A Right Royal Face -Off by Simon Edge – Art, royalty and comedy in two centuries

Royal scandal, an argument between artists, a servant with an eye for detail, and a modern television programme’s discovery of a unique mutilated portrait. Frank, funny and sometimes disrespectful of the great artists, this is an amusing book full of very human concerns and comedy. Edge has recreated some characters; Thomas Gainsborough, the apparently deaf and less than brilliant Joshua Reynolds, an assortment of royalty and other historical characters , and created some modern characters who find themselves in a very modern dilemma.
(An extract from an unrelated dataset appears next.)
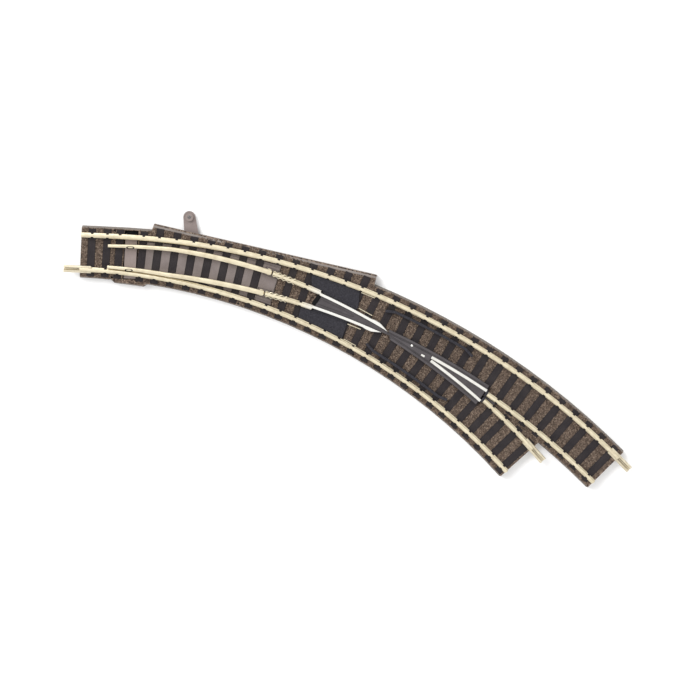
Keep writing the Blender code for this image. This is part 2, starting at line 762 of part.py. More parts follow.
def make_frog():
    """The insulating crossing: a flangeway floor, an island before the throat, the nose and two wing walls."""
    end_outer = exit_station(outer) - 1.0 * MM
    end_inner = exit_station(inner) - 1.0 * MM
    edge = WALL_OFFSET - WING_WALL / 2
    floor_outline = outer.along(THROAT, end_outer, -edge, 6.0 * MM)
    floor_outline += inner.along(end_inner, THROAT, edge, 6.0 * MM)
    frog = plate("crossing_frog", floor_outline, RAIL_BASE, FROG_FLOOR, frog_plastic)

    start = THIN_START + 0.8 * MM
    near = GAUGE / 2 - 0.1 * MM
    front = inner.along(start, THROAT + 0.6 * MM, near, 5.0 * MM)
    front += outer.along(THROAT + 0.6 * MM, start, -near, 5.0 * MM)
    island_half = GAUGE / 2 - FLANGEWAY
    island_end = 85.5 * MM
    island = inner.along(start + 0.4 * MM, island_end, island_half, 5.0 * MM)
    island += outer.along(island_end, start + 0.4 * MM, -island_half, 5.0 * MM)

    tip = nose_station(outer) - 0.3 * MM, nose_station(inner) - 0.3 * MM
    nose_side = NOSE_OFFSET - NOSE_HEAD / 2
    nose_front, nose_back = crossing_point(-nose_side, nose_side)
    nose = outer.along(nose_front, tip[0], -nose_side, 5.0 * MM)
    nose += inner.along(tip[1], nose_back, nose_side, 5.0 * MM)[:-1]
    low = RAIL_BASE + 0.1 * MM
    pieces = [
        plate("frog_front", front, RAIL_BASE + FIT, FROG_FLOOR + 0.1 * MM, helper=True),
        plate("frog_island", island, low, FROG_TOP, helper=True),
        plate("frog_nose", nose, low, FROG_TOP, helper=True),
    ]
    walls = (("frog_outer_wall", outer, -1, end_outer), ("frog_inner_wall", inner, 1, end_inner))
    for name, route, side, end in walls:
        path = route.along(THROAT + 0.1 * MM, end - 0.1 * MM, side * (WALL_OFFSET + FIT), 5.0 * MM)
        pieces.append(sweep(name, path, bar_section(WING_WALL, low, FROG_TOP), helper=True))
    combine(frog, pieces, "UNION")


def check_offset(start, end, side, near, flare):
    """The check rail's offset: parallel to its stock rail, bent away at both ends."""
    def offset(station):
        ends = min(station - start, end - station)
        bent = max(0.0, 1.0 - ends / flare)
        return side * (near - 0.9 * MM * bent)

    return offset


def make_check_rails():
    near = 2.9 * MM
    for name, route, side, start, end in (
        ("outer_check_rail", outer, 1, 95.0 * MM, 124.8 * MM),
        ("inner_check_rail", inner, -1, 93.0 * MM, 123.4 * MM),
    ):
        path = route.along(start, end, check_offset(start, end, side, near, 3.0 * MM), 3.0 * MM)
        sweep(name, path, bar_section(0.8 * MM, RAIL_BASE, FROG_TOP), panel_plastic)


def make_panels():
    """Smooth plates between the stock and closure rails, just before the crossing."""
    start, end = PANEL_SPAN
    clear = HEAD_WIDTH / 2 + 0.15 * MM
    top = RAIL_BASE + 0.35 * MM
    upper = outer.along(start, end, RAIL_OFFSET - clear, 4.0 * MM)
    upper += inner.along(end, start, RAIL_OFFSET + clear, 4.0 * MM)
    plate("outer_infill_panel", upper, RAIL_BASE, top, panel_plastic)
    lower = outer.along(start, end, -RAIL_OFFSET - clear, 4.0 * MM)
    lower += inner.along(end, start, -RAIL_OFFSET + clear, 4.0 * MM)
    plate("inner_infill_panel", lower, RAIL_BASE, top, panel_plastic)


# ---- Rail joiners ----

def make_joiners():
    """Folded metal channels that grip the foot of one rail and stand out to take the next one's."""
    outside = 1.15 * MM
    inside = 0.82 * MM
    lip = 0.42 * MM
    low = 3.35 * MM
    floor = 3.58 * MM
    lip_low = 4.17 * MM
    high = 4.42 * MM
    section = [
        (outside, low),
        (outside, high),
        (lip, high),
        (lip, lip_low),
        (inside, lip_low),
        (inside, floor),
        (-inside, floor),
        (-inside, lip_low),
        (-lip, lip_low),
        (-lip, high),
        (-outside, high),
        (-outside, low),
    ]
    for name, route, station, offset, outward in (
        ("toe_joiner", inner, 0.0, -RAIL_OFFSET, -1),
        ("inner_leg_joiner", inner, inner.length, RAIL_OFFSET, 1),
        ("outer_leg_joiner", outer, outer.length, RAIL_OFFSET, 1),
    ):
        angle = -route.bend(station)
        heading = Vector((math.cos(angle), math.sin(angle))) * outward
        end = route.at(station, offset)
        path = [end - heading * (JOINER_LENGTH - JOINER_OUT), end + heading * JOINER_OUT]
        sweep(name, path, section, joiner_metal)


# ---- Throw mechanism ----

def peg_places():
    """Where the two blades' pegs stand: the outer blade open, the inner one closed."""
    pivot = heel_pivot(inner, 1)
    return turned([peg_centre(inner, 1)], pivot, THROW / (pivot.x - TIE_X))[0], peg_centre(outer, -1)


def make_tie_bar():
    """The bar across the track that both blades' pegs drop into, and the stud that the slide moves it by."""
    centre = (TIE_X, (TIE_Y[0] + TIE_Y[1]) / 2)
    bar = block("tie_bar", centre, (TIE_WIDTH, TIE_Y[1] - TIE_Y[0]), 2.2 * MM, 3.45 * MM, finish=lever_plastic)
    stud = block("tie_stud", STUD, (STUD_SIZE, STUD_SIZE), SLIDE_LOW, 2.4 * MM, helper=True)
    combine(bar, [stud], "UNION")
    holes = [
        block(f"peg_hole_{i + 1}", point, (0.95 * MM, 0.8 * MM), 2.0 * MM, 4.0 * MM, helper=True)
        for i, point in enumerate(peg_places())
    ]
    combine(bar, holes, "DIFFERENCE")


def crank_pin_centre():
    angle = math.pi + LEVER_SWING
    return LEVER_PIVOT + Vector((math.cos(angle), math.sin(angle))) * CRANK


def make_drive_slide():
    """A flat slide that carries the lever's crank movement along the bed to the tie bar."""
    pin = crank_pin_centre()
    corners = [
        Vector((SLIDE_X[0], SLIDE_Y[0])),
        Vector((SLIDE_X[1], SLIDE_Y[0])),
        Vector((SLIDE_X[1], SLIDE_Y[1])),
        Vector((SLIDE_X[0], SLIDE_Y[1])),
    ]
    slide = plate("drive_slide", corners, SLIDE_LOW, SLIDE_HIGH, cover_plastic)
    stud_hole = STUD_SIZE + 2 * FIT
    cuts = [
        block("stud_hole", STUD, (stud_hole, stud_hole), 1.0 * MM, 3.0 * MM, helper=True),
        block("crank_slot", pin, (1.5 * MM, 2 * CRANK_PIN + 2 * FIT), 1.0 * MM, 3.0 * MM, helper=True),
    ]
    notch_x = (SLIDE_X[0] + SLIDE_X[1]) / 2
    for i in range(2):
        spot = (notch_x + DETENT_GAP * i, SLIDE_Y[0])
        notch = (0.8 * MM, 0.8 * MM)
        cuts.append(block(f"detent_notch_{i + 1}", spot, notch, 1.0 * MM, 3.0 * MM, math.pi / 4, helper=True))
    combine(slide, cuts, "DIFFERENCE")


def make_lever():
    """The throw lever: a tapered arm with a ringed tip, turning on a pin, and a crank pin on its short side."""
    tip = LEVER_PIVOT + Vector((math.cos(LEVER_REST), math.sin(LEVER_REST))) * LEVER_REACH
    tip_radius = 1.85 * MM
    hub = 2.3 * MM
    outline = arc(LEVER_PIVOT, hub, LEVER_REST + math.pi / 2, math.pi)
    outline += arc(tip, tip_radius, LEVER_REST - math.pi / 2, math.pi)
    lever = plate("throw_lever", outline, LEVER_LOW, LEVER_HIGH, lever_plastic, origin=LEVER_PIVOT)
    pin = crank_pin_centre()
    adds = [
        rod("crank_end", pin, 0.95 * MM, LEVER_LOW, LEVER_HIGH, helper=True),
        rod("crank_pin", pin, CRANK_PIN, LEVER_LOW + 0.1 * MM, SLIDE_HIGH - FIT, helper=True),
        rod("tip_boss", tip, 1.25 * MM, LEVER_LOW + 0.1 * MM, 2.2 * MM, helper=True),
    ]
    combine(lever, adds, "UNION")
    cuts = [
        rod("pivot_bore", LEVER_PIVOT, PIVOT_RADIUS + RUNNING_FIT, 0.0, 2.0 * MM, helper=True),
        rod("tip_hole", tip, 0.6 * MM, 0.0, 3.0 * MM, helper=True),
    ]
    combine(lever, cuts, "DIFFERENCE")
    rod("lever_pivot_pin", LEVER_PIVOT, PIVOT_RADIUS, 0.15 * MM, 2.85 * MM, joiner_metal)


def make_detent_spring():
    """A bent wire whose crest rests by the slide and holds it at either end of its throw."""
    z = (SLIDE_LOW + SLIDE_HIGH) / 2
    wire = 0.18 * MM
    y = 1.6 * MM
    middle = (SLIDE_X[0] + SLIDE_X[1]) / 2
    points = []
    for i in range(-6, 7):
        points.append((middle + i * 1.6 * MM, y + 0.55 * MM * math.cos(i * math.pi / 6) ** 2, z))
    curve = bpy.data.curves.new("detent_spring", "CURVE")
    curve.dimensions = "3D"
    curve.bevel_depth = wire
    curve.bevel_resolution = 2
    curve.use_fill_caps = True
    poly_spline(curve, points, False)
    keep("detent_spring", curve_mesh(curve), spring_steel)


def make_cover():
    """The plate that closes the mechanism's bay from below, held by four screws."""
    inset = 0.35 * MM
    side = BED_HALF - WALL - inset
    start, end = MECHANISM_BAY[0] + inset, MECHANISM_BAY[1] - inset
    outline = outer.along(start, end, side) + inner.along(end, start, -side)
    cover = plate("mechanism_cover", outline, COVER_LOW, COVER_HIGH, cover_plastic)
    holes = [
        rod(f"cover_hole_{i + 1}", centre, SCREW_RADIUS + 0.1 * MM, 0.0, 1.5 * MM, helper=True)
        for i, centre in enumerate(COVER_SCREWS)
    ]
    holes.append(rod("cover_pivot_hole", LEVER_PIVOT, PIVOT_RADIUS + 0.1 * MM, 0.0, 1.5 * MM, helper=True))
    combine(cover, holes, "DIFFERENCE")
    for i, centre in enumerate(COVER_SCREWS):
        screw = rod(f"cover_screw_{i + 1}", centre, SCREW_RADIUS, 0.2 * MM, 2.35 * MM, joiner_metal)
        head = rod(f"screw_head_{i + 1}", centre, 1.0 * MM, 0.03 * MM, COVER_LOW - FIT, helper=True)
        slot = block(f"screw_slot_{i + 1}", centre, (2.4 * MM, 0.3 * MM), -0.1 * MM, 0.15 * MM, helper=True)
        combine(screw, [head], "UNION")
        combine(screw, [slot], "DIFFERENCE")


def centre_on_origin():
    """Moves the whole model so that the origin is under the middle of its box."""
    bpy.context.view_layer.update()
    graph = bpy.context.evaluated_depsgraph_get()
    corners = [
        obj.matrix_world @ Vector(corner)
        for obj in parts.objects
        if obj.type == "MESH"
        for corner in obj.evaluated_get(graph).bound_box
    ]
    low = [min(corner[axis] for corner in corners) for axis in range(3)]
    high = [max(corner[axis] for corner in corners) for axis in range(3)]
    root.location = (-(low[0] + high[0]) / 2, -(low[1] + high[1]) / 2, -low[2])


make_bed()
make_feed_strips()
make_sleepers()
make_slide_plate()
make_stock_rails()
make_blades()
make_heel_joints()
make_closure_rails()
make_exit_rails()
make_frog()
make_check_rails()
make_panels()
make_joiners()
make_tie_bar()
make_drive_slide()
make_lever()
make_detent_spring()
make_cover()
centre_on_origin()
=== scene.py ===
import math

import bpy
import numpy as np
from mathutils import Matrix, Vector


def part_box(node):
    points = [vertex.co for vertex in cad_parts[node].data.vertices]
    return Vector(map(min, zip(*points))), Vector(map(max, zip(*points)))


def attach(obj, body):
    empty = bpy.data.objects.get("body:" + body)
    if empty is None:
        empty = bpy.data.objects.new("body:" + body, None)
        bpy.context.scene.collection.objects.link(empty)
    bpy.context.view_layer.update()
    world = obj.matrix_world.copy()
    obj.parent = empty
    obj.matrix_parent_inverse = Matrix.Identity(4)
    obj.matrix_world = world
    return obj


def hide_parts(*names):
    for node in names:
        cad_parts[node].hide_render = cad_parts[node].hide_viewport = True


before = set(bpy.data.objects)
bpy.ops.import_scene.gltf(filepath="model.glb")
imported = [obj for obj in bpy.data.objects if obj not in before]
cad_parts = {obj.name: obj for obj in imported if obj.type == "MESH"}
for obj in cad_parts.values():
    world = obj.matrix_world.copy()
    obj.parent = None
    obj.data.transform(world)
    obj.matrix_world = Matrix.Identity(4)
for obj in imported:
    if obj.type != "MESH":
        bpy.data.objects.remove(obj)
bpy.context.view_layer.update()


mm = 0.001
dice = np.random.default_rng(11)
print("frame loaded:", len(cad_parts), "nodes")

# where the track runs: both legs leave the toe, then bend right on their own radius
layout = {
    "innerRadius": 0.192,
    "innerArc": math.radians(45.5),
    "outerRadius": 0.2256,
    "outerArc": math.radians(42.5),
    "outerLead": 0.0111,
    "railOffset": 0.00525,
    "sleeperHalf": 0.0069,
    "sleeperWidth": 0.0023,
    "outerPitch": 0.00528,
    "innerPitch": 0.00506,
    "bladePitch": 0.00515,
    "bedTop": 0.0032,
    "sleeperTop": 0.0036,
    "railBase": 0.00365,
    "railTop": 0.00565,
}
joinerY = sum(corner.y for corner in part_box("toe_joiner")) / 2
toeCorner = np.array([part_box("ballast_bed")[0].x, joinerY + layout["railOffset"]])
inner = (0.0, layout["innerRadius"], layout["innerRadius"] * layout["innerArc"])
outer = (
    layout["outerLead"],
    layout["outerRadius"],
    layout["outerLead"] + layout["outerRadius"] * layout["outerArc"],
)


# bend angle = the station past the lead, over the radius, and never under zero
def bendAt(route, station):
    return np.maximum(0.0, (np.asarray(station, float) - route[0]) / route[1])


# point = straight part of the station, then radius plus offset turned by the bend angle
def onRoute(route, station, offset=0.0):
    station = np.asarray(station, float)
    bend = bendAt(route, station)
    x = np.minimum(station, route[0]) + (route[1] + offset) * np.sin(bend)
    y = (route[1] + offset) * np.cos(bend) - route[1]
    return np.stack([x + toeCorner[0], y + toeCorner[1]], axis=-1)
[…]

Art, portraits and rivalry are mixed with some obvious comedy as an artist tries to reconcile his painting with raising enough money for his challenging family, while maintaining his position as a superior artist. In the twentieth first century a second rate antiques programme’s researcher makes a discovery in deepest East Anglia which attracts attention for all the wrong reasons. With various accounts, including Thomas’ hapless progress, a servant who writes wide eyed accounts of life in an artistic household and the story of Gemma, who is trying to do the right thing in the twenty first century, this is a story to make the reader laugh at absurd situations, wince at the human problems presented, and accidentally learn a lot about eighteenth century painting. An unusual book, I was pleased to have the opportunity to read and review this novel of mixed fact and fiction, combined to great effect.

 

The book opens in the studio of Thomas Gainsborough attempting to paint a Duchess, who has courted scandal and is now officially the spouse of the Duke of Cumberland, whose minute investigation of the studio is causing problems. The veneer of royalty is wearing very thin as the Duke comments unfavourably on his brothers, another duke and the King himself. Not that he is any more polite about the abilities of the President of the Royal Academy, as it is generally known that he is technically deficient as a painter if politically more able. Thomas’ new footman, David, too terrified to go out after hearing dire warnings of the London Press gangs, writes an account of the household to his mother, as he will later tell of Thomas’ visit to the Academy and other notable places in London. In our own time, Gemma is working on a new television show that plays on the hopes of members of the public that they own real treasures, while really the Producers are hoping for spectacular junk. When a local woman brings in a family heirloom, Gemma is set on the trail of a painting that shocks and intrigues, but also represents televisual gold for the unprincipled powers that be. As Thomas struggles with a family with pretensions, David struggles with piglets, and Gemma struggles with East Anglian complications, this small book contains a multitude of well realised comic possibilities.

 

This unusual book will appeal to anyone who has spent time wondering at the stories behind television’s obsession with people’s antiques. It also gently imparts its thorough research into the artists of the eighteenth century and the commissions to paint an often dissolute royal family. With sheer comedy and a lot of ambition, this short novel combines excellent writing, seemingly effortless historical research and a great understanding of people to create a really enjoyable read.